During the GOP primaries, Donald Trump issued a plan that the nonpartisan Tax Policy Center said would give the top tenth of 1 percent of income earners a tax cut of 19 percent or $1.3 million, versus 5 percent or $2,700 on average for middle-class payers.
As a presumptive nominee, Trump on Sunday said on ABC News that taxes on the wealthy “will go up a little bit. . . . In my plan they’re going down, but by the time it’s negotiated, they’ll go up.”
In November, Trump said wages as well as taxes were too high. Asked anew about the minimum wage, he said during the weekend: “I am looking at it and I haven’t decided in terms of numbers.” He said “people have to get more.”
Unraveling Trump’s answers to moderators’ questions doesn’t always give a clear sense of just where his position started, where it ended or what it all meant.

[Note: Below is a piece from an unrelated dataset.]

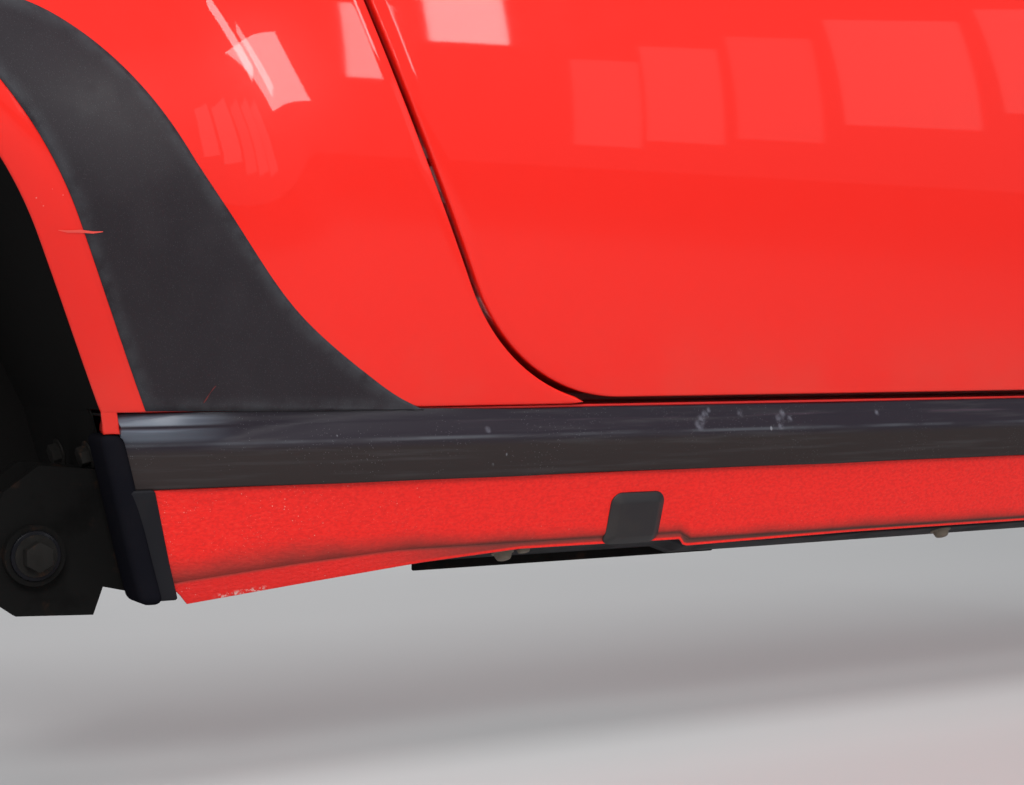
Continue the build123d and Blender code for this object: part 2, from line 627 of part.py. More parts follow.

So let’s just say he’s changed his responses on some issues, which he likes to say he’s allowed to do.
Early in the fray, Democrat Hillary Clinton likewise did some shifting and tweaking of her own.
In October, before her first debate against Sen. Bernie Sanders, Clinton took a stance against the controversial Trans Pacific Partnership deal.
In 2012, in Australia, she had said: “This TPP sets the gold standard in trade agreements to open free, transparent, fair trade, the kind of environment that has the rule of law and a level playing field.”
As presidents, her ex-boss Barack Obama and spouse Bill Clinton clearly supported an expanded role for charter schools. She had written and spoken in support of charters as tools for improvement in the 1980s and 1990s.
In November, Clinton won teacher-union applause when she said most charters “don’t take the hardest-to-teach kids, or, if they do, they don’t keep them.”
This summer, the major parties will craft platforms on which their candidates run.
It will be compelling to see what shakes out.